▶ [Data shown]:
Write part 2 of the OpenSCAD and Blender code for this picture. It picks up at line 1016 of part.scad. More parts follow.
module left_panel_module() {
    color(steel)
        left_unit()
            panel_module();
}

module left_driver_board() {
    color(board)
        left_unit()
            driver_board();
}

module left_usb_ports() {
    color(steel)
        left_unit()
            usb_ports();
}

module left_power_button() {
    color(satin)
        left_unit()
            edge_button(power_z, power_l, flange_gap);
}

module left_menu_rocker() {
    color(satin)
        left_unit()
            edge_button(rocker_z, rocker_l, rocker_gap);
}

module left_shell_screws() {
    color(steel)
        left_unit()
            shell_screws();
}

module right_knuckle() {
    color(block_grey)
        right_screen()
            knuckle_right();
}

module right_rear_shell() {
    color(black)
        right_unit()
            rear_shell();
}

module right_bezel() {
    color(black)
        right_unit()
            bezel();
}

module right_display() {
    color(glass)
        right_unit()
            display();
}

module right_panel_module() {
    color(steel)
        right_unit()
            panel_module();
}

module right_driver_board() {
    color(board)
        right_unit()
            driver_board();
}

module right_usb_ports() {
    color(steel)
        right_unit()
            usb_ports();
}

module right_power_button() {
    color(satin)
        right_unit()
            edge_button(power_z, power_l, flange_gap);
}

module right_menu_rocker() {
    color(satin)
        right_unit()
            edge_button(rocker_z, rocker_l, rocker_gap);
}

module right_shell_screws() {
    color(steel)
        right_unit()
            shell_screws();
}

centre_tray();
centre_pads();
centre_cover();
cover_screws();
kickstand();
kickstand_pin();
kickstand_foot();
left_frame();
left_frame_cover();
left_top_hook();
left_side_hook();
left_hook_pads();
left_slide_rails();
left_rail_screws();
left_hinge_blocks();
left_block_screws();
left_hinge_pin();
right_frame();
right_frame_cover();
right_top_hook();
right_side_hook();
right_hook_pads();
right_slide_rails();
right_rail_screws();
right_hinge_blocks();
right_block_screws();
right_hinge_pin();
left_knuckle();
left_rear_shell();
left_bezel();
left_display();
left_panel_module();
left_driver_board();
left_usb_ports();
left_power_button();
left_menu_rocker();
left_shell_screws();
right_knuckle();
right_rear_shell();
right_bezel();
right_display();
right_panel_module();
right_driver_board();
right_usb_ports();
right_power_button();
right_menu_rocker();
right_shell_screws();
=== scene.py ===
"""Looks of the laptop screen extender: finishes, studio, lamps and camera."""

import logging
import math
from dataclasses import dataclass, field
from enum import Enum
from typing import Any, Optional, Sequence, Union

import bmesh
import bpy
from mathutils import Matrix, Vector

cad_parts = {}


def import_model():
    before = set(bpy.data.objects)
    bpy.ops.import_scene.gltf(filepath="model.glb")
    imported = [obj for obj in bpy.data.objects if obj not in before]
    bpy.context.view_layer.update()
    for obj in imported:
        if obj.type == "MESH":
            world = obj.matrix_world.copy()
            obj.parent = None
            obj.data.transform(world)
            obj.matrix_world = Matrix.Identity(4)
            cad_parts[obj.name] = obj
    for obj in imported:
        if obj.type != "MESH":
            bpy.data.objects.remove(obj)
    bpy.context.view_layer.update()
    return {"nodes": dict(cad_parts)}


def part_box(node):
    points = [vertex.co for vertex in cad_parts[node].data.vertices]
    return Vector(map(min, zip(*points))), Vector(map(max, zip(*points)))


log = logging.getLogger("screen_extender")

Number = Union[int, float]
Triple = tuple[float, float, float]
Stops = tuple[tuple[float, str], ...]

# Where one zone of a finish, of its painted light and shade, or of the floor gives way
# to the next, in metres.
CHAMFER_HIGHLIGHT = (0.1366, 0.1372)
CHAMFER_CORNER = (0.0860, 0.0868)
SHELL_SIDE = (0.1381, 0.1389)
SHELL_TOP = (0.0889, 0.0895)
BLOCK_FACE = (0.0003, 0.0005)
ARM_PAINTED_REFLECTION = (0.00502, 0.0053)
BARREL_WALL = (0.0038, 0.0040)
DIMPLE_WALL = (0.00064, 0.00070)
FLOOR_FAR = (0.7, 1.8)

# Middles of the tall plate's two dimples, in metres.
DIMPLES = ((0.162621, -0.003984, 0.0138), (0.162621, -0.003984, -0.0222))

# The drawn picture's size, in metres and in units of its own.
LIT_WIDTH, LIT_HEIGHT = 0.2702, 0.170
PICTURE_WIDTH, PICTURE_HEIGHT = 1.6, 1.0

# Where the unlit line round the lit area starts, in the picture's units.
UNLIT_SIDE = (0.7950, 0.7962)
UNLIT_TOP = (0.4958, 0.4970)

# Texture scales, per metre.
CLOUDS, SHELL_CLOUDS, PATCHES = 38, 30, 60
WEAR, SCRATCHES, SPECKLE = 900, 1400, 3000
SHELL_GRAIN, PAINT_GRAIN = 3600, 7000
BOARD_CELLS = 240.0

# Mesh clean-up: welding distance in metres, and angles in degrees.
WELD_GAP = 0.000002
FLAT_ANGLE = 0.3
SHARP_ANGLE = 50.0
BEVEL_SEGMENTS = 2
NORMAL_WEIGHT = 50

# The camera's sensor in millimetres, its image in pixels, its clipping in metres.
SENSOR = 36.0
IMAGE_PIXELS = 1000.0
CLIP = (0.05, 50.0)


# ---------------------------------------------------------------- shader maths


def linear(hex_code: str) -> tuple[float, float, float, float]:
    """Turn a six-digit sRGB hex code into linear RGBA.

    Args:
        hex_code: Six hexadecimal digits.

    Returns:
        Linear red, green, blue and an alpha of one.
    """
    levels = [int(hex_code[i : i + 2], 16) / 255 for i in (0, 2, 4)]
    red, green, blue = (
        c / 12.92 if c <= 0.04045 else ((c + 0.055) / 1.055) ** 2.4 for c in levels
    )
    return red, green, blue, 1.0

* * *

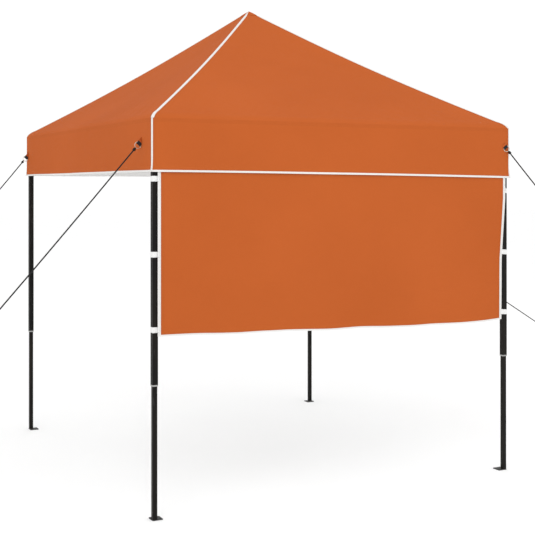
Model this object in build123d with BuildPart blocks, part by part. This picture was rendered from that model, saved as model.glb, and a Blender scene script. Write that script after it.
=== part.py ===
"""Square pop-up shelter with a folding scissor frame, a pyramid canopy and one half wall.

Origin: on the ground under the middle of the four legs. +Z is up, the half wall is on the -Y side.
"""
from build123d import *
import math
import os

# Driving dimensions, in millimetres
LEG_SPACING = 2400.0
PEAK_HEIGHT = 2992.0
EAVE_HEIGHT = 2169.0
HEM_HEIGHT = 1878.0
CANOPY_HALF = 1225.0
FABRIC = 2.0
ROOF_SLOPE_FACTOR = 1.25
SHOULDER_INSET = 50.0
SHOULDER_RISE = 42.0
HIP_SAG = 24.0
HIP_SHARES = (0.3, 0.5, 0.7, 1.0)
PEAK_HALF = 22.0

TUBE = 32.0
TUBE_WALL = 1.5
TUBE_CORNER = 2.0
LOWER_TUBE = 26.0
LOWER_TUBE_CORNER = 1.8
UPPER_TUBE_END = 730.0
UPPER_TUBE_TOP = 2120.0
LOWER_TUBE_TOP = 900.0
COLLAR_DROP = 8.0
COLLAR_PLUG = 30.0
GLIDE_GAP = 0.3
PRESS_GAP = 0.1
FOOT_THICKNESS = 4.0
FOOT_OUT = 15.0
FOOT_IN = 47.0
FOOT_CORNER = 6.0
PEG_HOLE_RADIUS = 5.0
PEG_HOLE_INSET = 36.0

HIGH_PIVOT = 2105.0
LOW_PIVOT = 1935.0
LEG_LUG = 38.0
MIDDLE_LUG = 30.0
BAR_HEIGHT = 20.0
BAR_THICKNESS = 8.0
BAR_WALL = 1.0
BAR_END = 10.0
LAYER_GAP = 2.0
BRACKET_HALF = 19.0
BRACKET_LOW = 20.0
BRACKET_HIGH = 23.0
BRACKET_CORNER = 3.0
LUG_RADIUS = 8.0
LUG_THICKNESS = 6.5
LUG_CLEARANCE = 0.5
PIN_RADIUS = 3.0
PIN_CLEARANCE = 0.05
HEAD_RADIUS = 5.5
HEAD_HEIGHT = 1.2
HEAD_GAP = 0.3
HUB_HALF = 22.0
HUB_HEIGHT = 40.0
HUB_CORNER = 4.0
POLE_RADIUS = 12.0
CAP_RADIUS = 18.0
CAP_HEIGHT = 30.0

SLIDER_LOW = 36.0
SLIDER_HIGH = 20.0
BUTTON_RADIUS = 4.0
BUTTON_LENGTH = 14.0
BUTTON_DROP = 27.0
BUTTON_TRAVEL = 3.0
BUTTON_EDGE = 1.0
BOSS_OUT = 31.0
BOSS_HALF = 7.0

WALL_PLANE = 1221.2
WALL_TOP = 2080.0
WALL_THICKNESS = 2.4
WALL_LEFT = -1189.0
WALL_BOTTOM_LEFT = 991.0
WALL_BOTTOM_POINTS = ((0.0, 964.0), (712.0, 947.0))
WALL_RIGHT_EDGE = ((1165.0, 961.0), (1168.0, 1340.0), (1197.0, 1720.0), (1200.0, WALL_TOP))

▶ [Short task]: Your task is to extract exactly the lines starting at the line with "Model this object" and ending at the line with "PEAK_HALF = 22.0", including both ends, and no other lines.

▶ [Finished answer]:
Model this object in build123d with BuildPart blocks, part by part. This picture was rendered from that model, saved as model.glb, and a Blender scene script. Write that script after it.
=== part.py ===
"""Square pop-up shelter with a folding scissor frame, a pyramid canopy and one half wall.

Origin: on the ground under the middle of the four legs. +Z is up, the half wall is on the -Y side.
"""
from build123d import *
import math
import os

# Driving dimensions, in millimetres
LEG_SPACING = 2400.0
PEAK_HEIGHT = 2992.0
EAVE_HEIGHT = 2169.0
HEM_HEIGHT = 1878.0
CANOPY_HALF = 1225.0
FABRIC = 2.0
ROOF_SLOPE_FACTOR = 1.25
SHOULDER_INSET = 50.0
SHOULDER_RISE = 42.0
HIP_SAG = 24.0
HIP_SHARES = (0.3, 0.5, 0.7, 1.0)
PEAK_HALF = 22.0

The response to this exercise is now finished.